I am approaching nearly a year of living in Berlin, and while many of my stereotypes are melting away (I’m looking at you and your “punctuality,” Deutsche Bahn trains!), many of them also continue to be reinforced.  In particular, my typically American stereotype that Germans are obsessed with order.  While in English, one might say, “All good,” in German the expression is “Alles ist in Ordnung”—literally all is in order.”  This new order dominates my expatriate life here, and I kind of love it.

Our apartment has five containers for sorting recycling and refuse.  My husband jokes, “If there was ever a need for a ‘waste management consultant,’ it’s living as an expat in Germany.”  Instead, we have a bureaucracy consultant—a “maternity concierge” to help ensure that our new child is “all in order” upon his/her arrival.  (There is, of course, the birth certificate—of which we need three copies, to share with the various government agencies who require it for registration of varying types.  Then we will need to register the child to our apartment at our neighborhood’s Town Hall.  This will prompt a Tax ID number, which enables us to collect a subsidy called Parent Money—not to be confused with Child Money.  Each subsidy has its own dizzying set of rules and documents.  I am definitely not complaining—just describing the process with a mix of admiration and gratitude.)

We live on the ground floor of a gorgeous old Altbau apartment building in Berlin, in the front house—our apartment entryway is just inside the building’s front door.  Last weekend, as I exited our apartment/building with our son, I yanked his hand to pull him around something disgusting soaking into the carpet.  Later, my husband informed me that it was just a raw egg.  As it was a holiday weekend, extra days passed before the regular cleaning service tended to the mess.

In the meantime, a sign appeared on the front door: “Basic rules of life: you make something dirty—you clean it up.  Thank you.”  The sign—in English—made both my husband and me feel extremely guilty.  We had neither broken the egg, nor are we the only English-speakers in the three buildings of our complex.  Yet we felt it—guilt by proximity.  And language.

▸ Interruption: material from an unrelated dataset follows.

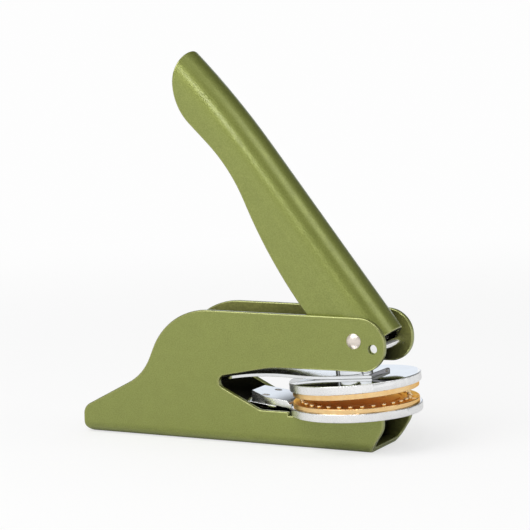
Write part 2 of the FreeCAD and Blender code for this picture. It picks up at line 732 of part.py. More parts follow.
def make_lower_die():
    """Lower brass die, with a ring of raised dots on its face."""
    top = "(lower_thickness + lower_die_thickness)"
    body = turned_body("lower_die", die_corners("lower_thickness", top, "top"), **LOWER_FRAME)
    dot = new_sketch(body, "lower_dot", "XY_Plane", f"{top} - dot_relief")
    add_circle(dot, "die_radius - dot_ring_inset", "0", "dot_radius")
    add_ring_pattern(body, add_pad(body, dot, "2 * dot_relief"), DOT_COUNT)


# ---------------------------------------------------------------- die clip, upper half
def make_upper_holder():
    """Upper disc, bored for the boss's spigot."""
    bottom = "-upper_thickness"
    body = turned_body("upper_holder", [
        ("spigot_radius + press_clearance", bottom), (HOLDER_RADIUS, bottom, "holder_edge"),
        (HOLDER_RADIUS, "0", "holder_edge"), ("spigot_radius + press_clearance", "0")],
        **UPPER_FRAME)
    return body


def make_upper_die():
    """Upper brass die, with a ring of pits that the lower die's dots enter."""
    high = "-upper_thickness"
    low = "(-upper_thickness - upper_die_thickness)"
    body = turned_body("upper_die", die_corners(low, high, "bottom"), **UPPER_FRAME)
    dot = new_sketch(body, "upper_dot", "XY_Plane", f"{low} + dot_depth")
    add_circle(dot, "die_radius - dot_ring_inset", "0", "dot_radius + dot_clearance")
    add_ring_pattern(body, add_pocket(body, dot, "2 * dot_depth", False, False), DOT_COUNT)


def make_press_boss():
    """Round boss that the cam bears on, riveted by its spigot through strip and holder."""
    top = "(strip_thickness + boss_height)"
    turned_body("press_boss", [
        ("0", "spigot_recess - upper_thickness"),
        ("spigot_radius", "spigot_recess - upper_thickness"),
        ("spigot_radius", "strip_thickness"), ("boss_radius", "strip_thickness"),
        ("boss_radius", f"{top} - boss_chamfer"), ("boss_radius - boss_chamfer", top),
        ("0", top)], **UPPER_FRAME)


def lower_leg(reach):
    """Middle of the strip's lower leg, as it lies on the tail this far behind the axis."""
    height = f"({tail_underside(reach)} - strip_thickness / 2 / cos(tail_angle))"
    return lower_in_upper(f"-({reach})", height)


def lug_point(along, across):
    """Place on the side of the strip's lug, from the top of the strip's front edge."""
    return (f"(strip_front + ({along}) * cos(lug_angle) - ({across}) * sin(lug_angle))",
            f"(strip_thickness + ({along}) * sin(lug_angle) + ({across}) * cos(lug_angle))")


def make_clip_spring():
    """Spring strip: flat on the upper holder, back to a hairpin, and under the tail."""
    body = new_body("clip_spring", **UPPER_FRAME)
    middle = "(strip_thickness / 2)"
    section = new_sketch(body, "strip_section", "YZ_Plane")
    half = "(strip_width / 2)"
    add_box_outline(section, f"-{half}", half, "0", "strip_thickness")

    # The legs meet the hairpin where its two sides lie, one above and one below its centre.
    hinge = world_in_upper("-hairpin_x", "hairpin_z")
    crest = ("-strip_crest", f"(strip_crest_height + {middle})")
    upper_side = (hinge[0], f"({hinge[1]} + hairpin_radius * 1.02)")
    corner_leg = lower_leg(f"{TAIL_REACH} + strip_thickness / 2")
    lower_side = (hinge[0], f"({hinge[1]} - hairpin_radius)")
    upper_slope = f"(({crest[1]} - {upper_side[1]}) / ({crest[0]} - {upper_side[0]}))"
    lower_slope = f"(({corner_leg[1]} - {lower_side[1]}) / ({corner_leg[0]} - {lower_side[0]}))"
    apex_x = (f"({hinge[0]} - ({upper_side[1]} - {lower_side[1]})"
              f" / ({upper_slope} - {lower_slope}))")
    apex_z = f"({upper_side[1]} + {upper_slope} * ({apex_x} - {hinge[0]}))"
    rear_path = new_sketch(body, "strip_rear_path", "XZ_Plane")
    add_outline(rear_path, [
        ("0", middle), ("-strip_leave", middle, "strip_bow_radius"),
        (crest[0], crest[1], "strip_bow_radius"), (apex_x, apex_z, "hairpin_radius"),
        (corner_leg[0], corner_leg[1], "5 * strip_thickness"),
        lower_leg(f"{TAIL_REACH} - strip_overlap")],
        closed=False)
    add_pipe(body, "strip_rear", section, rear_path)

    front_section = new_sketch(body, "strip_front_section", "YZ_Plane")
    add_box_outline(front_section, f"-{half}", half, "0", "strip_thickness")
    add_pad(body, front_section, "strip_front")
    lug = new_sketch(body, "lug_side", "XZ_Plane", "lug_offset")
    rear = "(strip_front - lug_height)"
    add_outline(lug, [
        (rear, middle), ("strip_front", middle),
        (*lug_point("lug_length", "-lug_height / 2"), "0.45 * lug_height"),
        (*lug_point("lug_length", "lug_height / 2"), "0.45 * lug_height"),
        (rear, "strip_thickness")])
    add_pad(body, lug, "strip_thickness", symmetric=True)
    eye = new_sketch(body, "lug_eye", "XZ_Plane", "lug_offset")
    add_circle(eye, *lug_point("lug_length - lug_height / 2", "0"), "lug_hole_radius")
    add_pocket(body, eye, "2 * strip_thickness", symmetric=True)
    bore = new_sketch(body, "strip_bore", "XY_Plane")
    add_circle(bore, "0", "0", "spigot_radius + press_clearance")
    add_pocket(body, bore, "4 * strip_thickness")
    rivet = lower_in_upper(f"-{CLIP_RIVET}", tail_underside(CLIP_RIVET))
    add_tilted_hole(body, rivet[0], rivet[1], f"(tail_angle + {CLOSING})", "clip_rivet_y",
                    "clip_rivet_radius + press_clearance", "(4 * strip_thickness)")


def make_clip_rivets():
    """Two rivets that hold the strip under the tail, with their heads below."""
    at = lower_in_world(f"-{CLIP_RIVET}", tail_underside(CLIP_RIVET))
    body = new_body("clip_rivets", at, "tail_angle - seat_tilt")
    body.AllowCompound = True
    sketch = new_sketch(body, "clip_rivet_half", "YZ_Plane")
    below = "(-strip_thickness)"
    inner, outer = "clip_rivet_y", "clip_rivet_y + clip_rivet_radius"
    sides = add_outline(sketch, [
        (inner, f"{below} - clip_head_height"), (inner, "tail_thickness"),
        (outer, "tail_thickness"), (outer, below),
        ("clip_rivet_y + clip_head_radius", below),
        ("clip_rivet_y + clip_head_radius", f"{below} - clip_head_height",
         "0.6 * clip_head_height")])
    add_center_line(sketch, sides[0])
    add_mirror(body, [add_turning(body, sketch)])


# ---------------------------------------------------------------- catch spring
def make_catch_spring():
    """Leaf on the floor whose crest lies just under the strip and keeps the clip in place."""
    crest_world = lower_in_world(f"-{CATCH_CREST}", f"({tail_underside(CATCH_CREST)}"
                                 " - strip_thickness / cos(tail_angle))")
    crest_z = f"({crest_world[1]} - slide_clearance - catch_thickness / 2)"
    body = new_body("catch_spring")
    middle = "(sheet + catch_thickness / 2)"
    section = new_sketch(body, "catch_section", "YZ_Plane", f"-{CATCH_REAR}")
    add_box_outline(section, "-catch_width / 2", "catch_width / 2", "sheet",
                    "sheet + catch_thickness")
    path = new_sketch(body, "catch_path", "XZ_Plane")
    add_outline(path, [
        (f"-{CATCH_REAR}", middle),
        (f"-{CATCH_CREST} - catch_rise_length", middle, "2 * catch_bend_radius"),
        (crest_world[0], crest_z, "catch_bend_radius"),
        (f"{crest_world[0]} + catch_nose_length", f"{crest_z} - catch_drop")], closed=False)
    add_pipe(body, "catch_leaf", section, path)
    hole = new_sketch(body, "catch_hole", "XY_Plane")
    add_circle(hole, f"-{CATCH_RIVET}", "0", "catch_rivet_radius + press_clearance")
    add_pocket(body, hole, "3 * sheet")


def make_catch_rivet():
    """Rivet that holds the catch spring on the floor."""
    seat = "(sheet + catch_thickness)"
    turned_body("catch_rivet", [
        ("0", "catch_rivet_recess"), ("catch_rivet_radius", "catch_rivet_recess"),
        ("catch_rivet_radius", seat), ("catch_head_radius", seat),
        ("catch_head_radius", f"{seat} + catch_head_height", "0.6 * catch_head_height"),
        ("0", f"{seat} + catch_head_height")], at=(f"-{CATCH_RIVET}", "0"))


# ---------------------------------------------------------------- building, checking, writing
def check_document():
    """Stop if anything in the document failed to build."""
    for item in doc.Objects:
        failed = {"Invalid", "Error"} & set(item.State)
        if failed:
            raise RuntimeError(f"{item.Name} is {', '.join(sorted(failed))}")


def main():
    for make in (make_frame_channel, make_pivot_rivet, make_stop_pin, make_catch_spring,
                 make_catch_rivet, make_lever_channel, make_lever_washers, make_press_cam,
                 make_cam_rivet, make_lower_holder, make_lower_die, make_clip_rivets,
                 make_clip_spring, make_press_boss, make_upper_holder, make_upper_die):
        make()
        doc.recompute()
        check_document()
    os.makedirs("parts", exist_ok=True)
    bodies = [item for item in doc.Objects if item.TypeId == "PartDesign::Body"]
    for body in bodies:
        shape = body.Shape
        if shape.isNull() or not shape.isValid():
            raise RuntimeError(f"{body.Label} has no valid shape")
    for body in bodies:
        body.Shape.exportStep(f"parts/{body.Label}.step")
        box = body.Shape.BoundBox
        print(f"{body.Label:16s} {len(body.Shape.Solids)} solid(s) {body.Shape.Volume:9.1f} mm3 "
              f"x {box.XMin:7.2f} {box.XMax:7.2f}  y {box.YMin:7.2f} {box.YMax:7.2f}  "
              f"z {box.ZMin:7.2f} {box.ZMax:7.2f}")


main()
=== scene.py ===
# %% [markdown]
# # A seal embosser, dressed for its portrait
#
# A desk embosser presses a seal into paper between two round brass dies. This lesson
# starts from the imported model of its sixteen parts, which is in metres with +Z up. It gives
# the folded sheets and the turned discs the rounded edges that real metal has, and finishes
# each part as its maker does: paint, chrome, brass, nickel or oiled steel.

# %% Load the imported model
import json
import math

import bmesh
import bpy
from mathutils import Matrix, Vector


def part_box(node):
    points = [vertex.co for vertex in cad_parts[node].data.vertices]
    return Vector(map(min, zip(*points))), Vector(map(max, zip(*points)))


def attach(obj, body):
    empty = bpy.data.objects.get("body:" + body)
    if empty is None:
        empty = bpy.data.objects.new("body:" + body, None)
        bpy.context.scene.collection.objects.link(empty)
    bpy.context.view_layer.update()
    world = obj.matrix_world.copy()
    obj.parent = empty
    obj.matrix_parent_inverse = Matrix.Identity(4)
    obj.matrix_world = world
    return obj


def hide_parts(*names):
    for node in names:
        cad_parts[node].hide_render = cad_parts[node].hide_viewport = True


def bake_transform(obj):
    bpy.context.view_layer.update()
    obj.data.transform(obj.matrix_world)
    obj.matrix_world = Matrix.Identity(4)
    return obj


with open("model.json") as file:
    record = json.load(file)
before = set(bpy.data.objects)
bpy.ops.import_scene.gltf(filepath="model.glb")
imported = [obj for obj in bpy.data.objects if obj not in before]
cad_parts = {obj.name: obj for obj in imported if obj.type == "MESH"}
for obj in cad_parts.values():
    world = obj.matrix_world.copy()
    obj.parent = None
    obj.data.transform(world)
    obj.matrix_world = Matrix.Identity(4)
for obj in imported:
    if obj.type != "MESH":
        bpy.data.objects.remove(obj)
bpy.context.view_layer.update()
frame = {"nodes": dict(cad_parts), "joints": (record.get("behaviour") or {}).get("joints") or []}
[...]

Back in the Bronx, our apartment is for sale, and our prospective buyers have asked us to ensure the Super replaces the tiles on the bathtub.  They were removed more than a year ago; we have understanding tenants.  An email arrives from our real estate agent, with unintentionally hilarious details in this next chapter of the saga of the missing tiles, and our Super’s latest, um, challenges in ordering the replacements.

The next email in my inbox is from a German delivery company contracted by Amazon.de. It states that my package will be delivered between 11:16 and 12:16. My doorbell rings at 11:39, and I gleefully update my Facebook status to share in this latest marvel of German order.

Annie Mark-Westfall graduated from Kenyon College in Ohio.  As a former Fulbright grantee and Robert Bosch Foundation fellow, she views herself as a cultural ambassador.  Her day job is with an international conservation organization.